'''
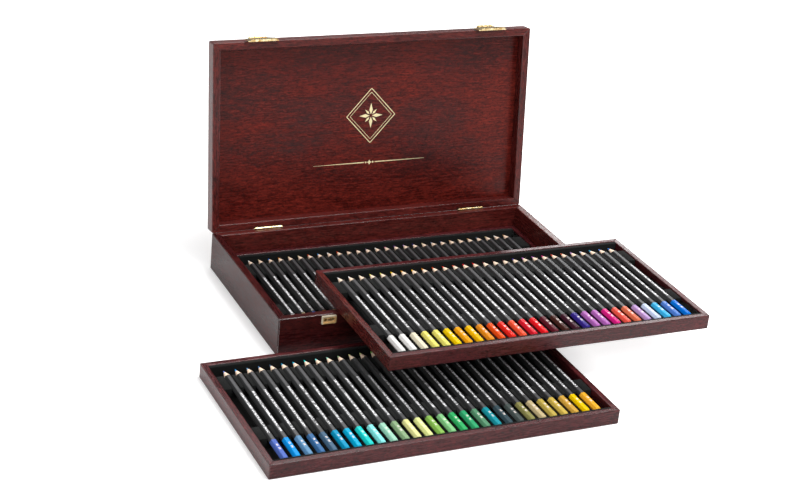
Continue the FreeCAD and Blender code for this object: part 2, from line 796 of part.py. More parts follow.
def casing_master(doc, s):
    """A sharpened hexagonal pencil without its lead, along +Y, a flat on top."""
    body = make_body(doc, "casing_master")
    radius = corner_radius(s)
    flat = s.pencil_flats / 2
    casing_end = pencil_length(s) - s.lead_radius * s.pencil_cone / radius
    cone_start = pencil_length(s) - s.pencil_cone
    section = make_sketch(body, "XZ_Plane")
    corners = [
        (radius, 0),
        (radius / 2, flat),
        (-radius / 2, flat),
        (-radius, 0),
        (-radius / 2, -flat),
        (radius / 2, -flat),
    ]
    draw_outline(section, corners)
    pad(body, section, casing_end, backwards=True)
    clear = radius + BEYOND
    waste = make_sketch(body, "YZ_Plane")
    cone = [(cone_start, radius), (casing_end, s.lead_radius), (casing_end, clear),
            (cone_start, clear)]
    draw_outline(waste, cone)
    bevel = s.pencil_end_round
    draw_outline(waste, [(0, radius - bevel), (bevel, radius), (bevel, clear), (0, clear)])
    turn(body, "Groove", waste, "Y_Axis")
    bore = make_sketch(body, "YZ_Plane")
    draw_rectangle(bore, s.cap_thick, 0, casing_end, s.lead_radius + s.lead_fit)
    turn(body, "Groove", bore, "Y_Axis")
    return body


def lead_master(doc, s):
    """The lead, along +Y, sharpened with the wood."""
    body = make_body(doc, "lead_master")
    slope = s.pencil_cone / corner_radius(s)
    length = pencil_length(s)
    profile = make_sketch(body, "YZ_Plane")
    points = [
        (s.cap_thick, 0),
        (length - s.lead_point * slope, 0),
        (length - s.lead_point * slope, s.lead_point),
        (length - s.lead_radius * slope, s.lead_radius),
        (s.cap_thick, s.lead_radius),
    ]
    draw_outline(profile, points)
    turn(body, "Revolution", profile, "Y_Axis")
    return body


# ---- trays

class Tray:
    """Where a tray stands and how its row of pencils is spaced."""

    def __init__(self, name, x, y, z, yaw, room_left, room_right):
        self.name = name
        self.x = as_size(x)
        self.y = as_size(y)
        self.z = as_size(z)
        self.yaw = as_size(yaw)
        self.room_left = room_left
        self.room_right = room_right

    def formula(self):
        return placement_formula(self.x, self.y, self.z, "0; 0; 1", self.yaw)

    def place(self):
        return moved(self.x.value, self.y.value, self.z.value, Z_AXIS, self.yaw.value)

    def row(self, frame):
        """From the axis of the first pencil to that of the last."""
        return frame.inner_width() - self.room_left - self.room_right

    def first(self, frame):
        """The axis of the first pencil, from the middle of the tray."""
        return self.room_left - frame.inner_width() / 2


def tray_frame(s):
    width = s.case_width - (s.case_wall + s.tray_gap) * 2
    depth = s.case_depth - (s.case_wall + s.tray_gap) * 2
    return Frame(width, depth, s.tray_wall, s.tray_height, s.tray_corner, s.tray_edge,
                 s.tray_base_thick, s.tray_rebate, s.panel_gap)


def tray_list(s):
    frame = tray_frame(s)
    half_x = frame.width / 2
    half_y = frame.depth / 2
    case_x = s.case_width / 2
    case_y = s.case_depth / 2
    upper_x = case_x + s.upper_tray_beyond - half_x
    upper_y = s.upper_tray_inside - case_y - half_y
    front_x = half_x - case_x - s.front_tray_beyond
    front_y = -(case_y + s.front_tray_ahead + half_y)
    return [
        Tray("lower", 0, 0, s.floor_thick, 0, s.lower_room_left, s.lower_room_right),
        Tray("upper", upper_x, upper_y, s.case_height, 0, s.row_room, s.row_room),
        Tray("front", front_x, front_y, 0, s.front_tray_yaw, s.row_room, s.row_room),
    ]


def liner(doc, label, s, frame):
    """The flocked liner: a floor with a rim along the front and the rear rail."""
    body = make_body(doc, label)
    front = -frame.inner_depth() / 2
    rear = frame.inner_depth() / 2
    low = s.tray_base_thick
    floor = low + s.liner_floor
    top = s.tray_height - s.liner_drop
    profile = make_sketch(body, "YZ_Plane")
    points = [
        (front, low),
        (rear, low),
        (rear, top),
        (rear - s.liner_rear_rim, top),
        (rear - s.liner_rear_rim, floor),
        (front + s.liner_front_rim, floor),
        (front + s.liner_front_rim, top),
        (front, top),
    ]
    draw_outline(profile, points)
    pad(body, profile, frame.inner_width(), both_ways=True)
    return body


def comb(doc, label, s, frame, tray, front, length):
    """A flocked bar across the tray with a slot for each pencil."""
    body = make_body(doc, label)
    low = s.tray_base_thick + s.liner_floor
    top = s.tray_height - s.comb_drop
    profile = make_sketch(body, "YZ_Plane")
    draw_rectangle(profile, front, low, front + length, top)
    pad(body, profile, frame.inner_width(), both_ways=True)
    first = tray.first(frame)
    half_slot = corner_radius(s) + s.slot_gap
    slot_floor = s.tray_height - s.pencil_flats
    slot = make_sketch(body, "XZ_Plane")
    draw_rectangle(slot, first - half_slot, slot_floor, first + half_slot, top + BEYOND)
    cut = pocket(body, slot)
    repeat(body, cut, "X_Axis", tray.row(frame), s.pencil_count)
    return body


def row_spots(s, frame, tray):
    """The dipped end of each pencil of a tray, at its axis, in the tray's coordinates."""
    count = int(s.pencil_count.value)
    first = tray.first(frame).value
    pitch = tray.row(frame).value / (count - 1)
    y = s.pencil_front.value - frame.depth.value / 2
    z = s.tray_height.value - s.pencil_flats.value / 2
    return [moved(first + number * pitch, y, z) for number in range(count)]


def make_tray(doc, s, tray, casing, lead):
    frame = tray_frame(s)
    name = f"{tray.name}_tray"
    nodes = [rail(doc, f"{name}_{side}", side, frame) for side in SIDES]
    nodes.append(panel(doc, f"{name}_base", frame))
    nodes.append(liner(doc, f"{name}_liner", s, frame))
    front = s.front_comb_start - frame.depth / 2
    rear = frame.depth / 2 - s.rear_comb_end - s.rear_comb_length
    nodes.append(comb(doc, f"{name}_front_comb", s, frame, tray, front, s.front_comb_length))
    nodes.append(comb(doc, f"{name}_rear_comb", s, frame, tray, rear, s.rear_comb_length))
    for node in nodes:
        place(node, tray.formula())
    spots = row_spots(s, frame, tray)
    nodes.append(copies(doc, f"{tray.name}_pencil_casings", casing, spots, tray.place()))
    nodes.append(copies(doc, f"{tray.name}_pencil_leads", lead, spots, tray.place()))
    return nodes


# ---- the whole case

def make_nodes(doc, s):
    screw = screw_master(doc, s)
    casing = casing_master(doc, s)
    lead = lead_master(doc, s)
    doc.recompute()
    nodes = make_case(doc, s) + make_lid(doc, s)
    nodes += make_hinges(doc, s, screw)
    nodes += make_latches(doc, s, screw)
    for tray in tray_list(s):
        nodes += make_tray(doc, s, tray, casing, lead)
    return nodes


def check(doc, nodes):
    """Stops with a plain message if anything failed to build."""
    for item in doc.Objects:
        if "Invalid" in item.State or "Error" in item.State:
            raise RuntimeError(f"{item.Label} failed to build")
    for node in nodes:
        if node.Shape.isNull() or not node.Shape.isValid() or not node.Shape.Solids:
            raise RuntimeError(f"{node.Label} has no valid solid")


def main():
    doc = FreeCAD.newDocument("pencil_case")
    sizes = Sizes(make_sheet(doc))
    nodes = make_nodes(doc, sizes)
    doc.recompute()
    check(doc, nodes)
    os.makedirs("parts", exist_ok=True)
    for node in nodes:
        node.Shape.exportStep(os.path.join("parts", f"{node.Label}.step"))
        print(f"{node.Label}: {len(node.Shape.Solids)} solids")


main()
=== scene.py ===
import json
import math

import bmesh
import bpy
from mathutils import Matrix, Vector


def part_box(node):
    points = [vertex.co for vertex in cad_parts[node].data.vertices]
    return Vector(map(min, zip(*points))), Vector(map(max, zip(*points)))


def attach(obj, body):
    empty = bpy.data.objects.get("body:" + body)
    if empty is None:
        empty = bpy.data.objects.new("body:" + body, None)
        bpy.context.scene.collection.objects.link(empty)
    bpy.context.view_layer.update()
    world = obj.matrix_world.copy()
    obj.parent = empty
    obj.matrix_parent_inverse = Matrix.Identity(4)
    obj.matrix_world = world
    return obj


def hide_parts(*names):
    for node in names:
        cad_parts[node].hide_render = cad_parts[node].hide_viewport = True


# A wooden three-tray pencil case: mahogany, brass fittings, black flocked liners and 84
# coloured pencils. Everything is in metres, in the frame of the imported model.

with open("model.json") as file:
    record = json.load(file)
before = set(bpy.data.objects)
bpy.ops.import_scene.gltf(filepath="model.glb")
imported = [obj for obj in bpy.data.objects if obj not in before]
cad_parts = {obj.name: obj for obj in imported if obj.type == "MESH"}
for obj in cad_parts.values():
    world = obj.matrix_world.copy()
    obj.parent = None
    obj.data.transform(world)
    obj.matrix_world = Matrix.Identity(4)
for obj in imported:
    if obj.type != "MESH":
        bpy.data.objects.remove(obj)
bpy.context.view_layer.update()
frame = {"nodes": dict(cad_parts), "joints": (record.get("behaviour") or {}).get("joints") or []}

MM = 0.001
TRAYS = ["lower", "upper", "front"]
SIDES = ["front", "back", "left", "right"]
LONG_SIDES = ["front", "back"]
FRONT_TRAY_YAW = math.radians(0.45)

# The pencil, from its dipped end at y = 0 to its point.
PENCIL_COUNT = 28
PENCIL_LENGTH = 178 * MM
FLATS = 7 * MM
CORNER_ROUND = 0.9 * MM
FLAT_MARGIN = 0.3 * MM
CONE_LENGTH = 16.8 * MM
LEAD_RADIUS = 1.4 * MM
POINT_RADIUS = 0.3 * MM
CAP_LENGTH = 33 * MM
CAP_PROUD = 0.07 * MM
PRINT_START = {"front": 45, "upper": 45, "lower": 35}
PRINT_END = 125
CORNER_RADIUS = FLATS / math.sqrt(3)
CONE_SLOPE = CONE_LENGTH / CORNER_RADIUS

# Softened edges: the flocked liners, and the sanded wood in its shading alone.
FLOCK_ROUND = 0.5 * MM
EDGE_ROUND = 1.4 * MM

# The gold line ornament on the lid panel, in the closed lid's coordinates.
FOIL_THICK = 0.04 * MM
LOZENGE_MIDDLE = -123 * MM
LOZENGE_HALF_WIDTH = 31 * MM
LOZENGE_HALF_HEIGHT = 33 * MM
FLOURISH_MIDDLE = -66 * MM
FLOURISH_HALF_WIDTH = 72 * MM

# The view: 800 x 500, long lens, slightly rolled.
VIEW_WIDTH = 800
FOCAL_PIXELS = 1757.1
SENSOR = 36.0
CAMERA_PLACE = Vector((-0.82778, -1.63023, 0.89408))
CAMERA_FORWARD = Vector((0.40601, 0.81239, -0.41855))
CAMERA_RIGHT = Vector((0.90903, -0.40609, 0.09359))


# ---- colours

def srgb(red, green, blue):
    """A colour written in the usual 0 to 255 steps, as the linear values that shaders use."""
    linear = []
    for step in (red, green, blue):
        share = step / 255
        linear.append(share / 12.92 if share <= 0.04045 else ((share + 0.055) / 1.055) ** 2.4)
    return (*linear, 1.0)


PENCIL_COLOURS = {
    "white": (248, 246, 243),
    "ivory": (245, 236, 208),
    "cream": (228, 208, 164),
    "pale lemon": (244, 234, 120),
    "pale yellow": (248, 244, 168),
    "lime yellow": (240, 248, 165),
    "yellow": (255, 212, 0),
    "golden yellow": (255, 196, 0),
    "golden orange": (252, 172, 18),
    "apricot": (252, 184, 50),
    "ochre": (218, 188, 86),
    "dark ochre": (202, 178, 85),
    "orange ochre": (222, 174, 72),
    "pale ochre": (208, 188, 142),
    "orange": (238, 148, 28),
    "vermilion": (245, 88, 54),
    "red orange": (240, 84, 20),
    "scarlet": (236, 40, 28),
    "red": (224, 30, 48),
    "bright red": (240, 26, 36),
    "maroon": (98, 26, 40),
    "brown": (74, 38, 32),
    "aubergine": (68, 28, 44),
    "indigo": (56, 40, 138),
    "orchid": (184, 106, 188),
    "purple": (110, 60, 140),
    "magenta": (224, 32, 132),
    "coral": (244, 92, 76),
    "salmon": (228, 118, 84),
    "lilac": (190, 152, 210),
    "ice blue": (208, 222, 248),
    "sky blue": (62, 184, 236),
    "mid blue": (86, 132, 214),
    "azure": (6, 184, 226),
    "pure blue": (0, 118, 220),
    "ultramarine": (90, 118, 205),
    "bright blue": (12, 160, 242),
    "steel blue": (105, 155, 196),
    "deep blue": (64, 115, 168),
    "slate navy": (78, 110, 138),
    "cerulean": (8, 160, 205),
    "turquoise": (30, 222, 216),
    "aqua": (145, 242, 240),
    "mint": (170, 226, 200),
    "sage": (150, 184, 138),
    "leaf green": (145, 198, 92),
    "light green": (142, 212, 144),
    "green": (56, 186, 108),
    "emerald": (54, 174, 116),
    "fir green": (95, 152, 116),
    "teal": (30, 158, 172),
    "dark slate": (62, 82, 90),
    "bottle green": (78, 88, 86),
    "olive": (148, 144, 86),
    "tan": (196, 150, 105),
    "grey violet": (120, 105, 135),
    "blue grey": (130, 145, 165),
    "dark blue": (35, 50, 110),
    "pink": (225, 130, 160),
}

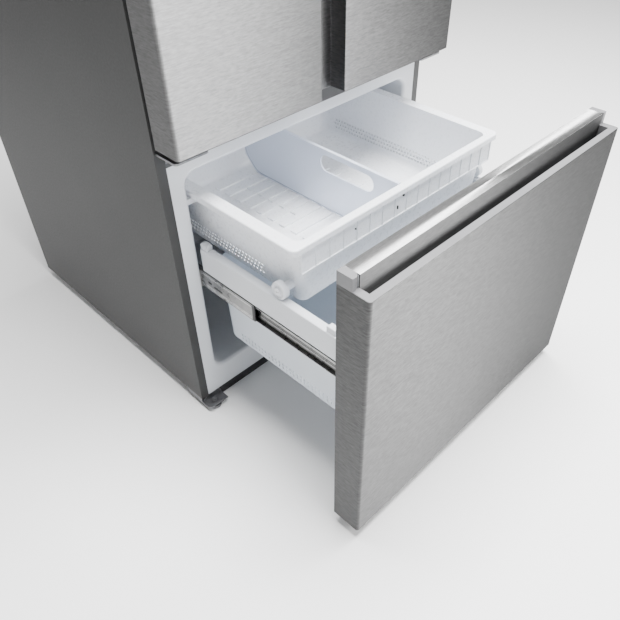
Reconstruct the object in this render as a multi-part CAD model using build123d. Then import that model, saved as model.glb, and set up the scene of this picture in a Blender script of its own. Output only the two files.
'''
» Work to complete:
Extract exactly and only these lines: the line containing "for tray in", the line containing "obj.data.transform(world)", and every line between them.

» Response to the exercise:
    for tray in tray_list(s):
        nodes += make_tray(doc, s, tray, casing, lead)
    return nodes


def check(doc, nodes):
    """Stops with a plain message if anything failed to build."""
    for item in doc.Objects:
        if "Invalid" in item.State or "Error" in item.State:
            raise RuntimeError(f"{item.Label} failed to build")
    for node in nodes:
        if node.Shape.isNull() or not node.Shape.isValid() or not node.Shape.Solids:
            raise RuntimeError(f"{node.Label} has no valid solid")


def main():
    doc = FreeCAD.newDocument("pencil_case")
    sizes = Sizes(make_sheet(doc))
    nodes = make_nodes(doc, sizes)
    doc.recompute()
    check(doc, nodes)
    os.makedirs("parts", exist_ok=True)
    for node in nodes:
        node.Shape.exportStep(os.path.join("parts", f"{node.Label}.step"))
        print(f"{node.Label}: {len(node.Shape.Solids)} solids")


main()
=== scene.py ===
import json
import math

import bmesh
import bpy
from mathutils import Matrix, Vector


def part_box(node):
    points = [vertex.co for vertex in cad_parts[node].data.vertices]
    return Vector(map(min, zip(*points))), Vector(map(max, zip(*points)))


def attach(obj, body):
    empty = bpy.data.objects.get("body:" + body)
    if empty is None:
        empty = bpy.data.objects.new("body:" + body, None)
        bpy.context.scene.collection.objects.link(empty)
    bpy.context.view_layer.update()
    world = obj.matrix_world.copy()
    obj.parent = empty
    obj.matrix_parent_inverse = Matrix.Identity(4)
    obj.matrix_world = world
    return obj


def hide_parts(*names):
    for node in names:
        cad_parts[node].hide_render = cad_parts[node].hide_viewport = True


# A wooden three-tray pencil case: mahogany, brass fittings, black flocked liners and 84
# coloured pencils. Everything is in metres, in the frame of the imported model.

with open("model.json") as file:
    record = json.load(file)
before = set(bpy.data.objects)
bpy.ops.import_scene.gltf(filepath="model.glb")
imported = [obj for obj in bpy.data.objects if obj not in before]
cad_parts = {obj.name: obj for obj in imported if obj.type == "MESH"}
for obj in cad_parts.values():
    world = obj.matrix_world.copy()
    obj.parent = None
    obj.data.transform(world)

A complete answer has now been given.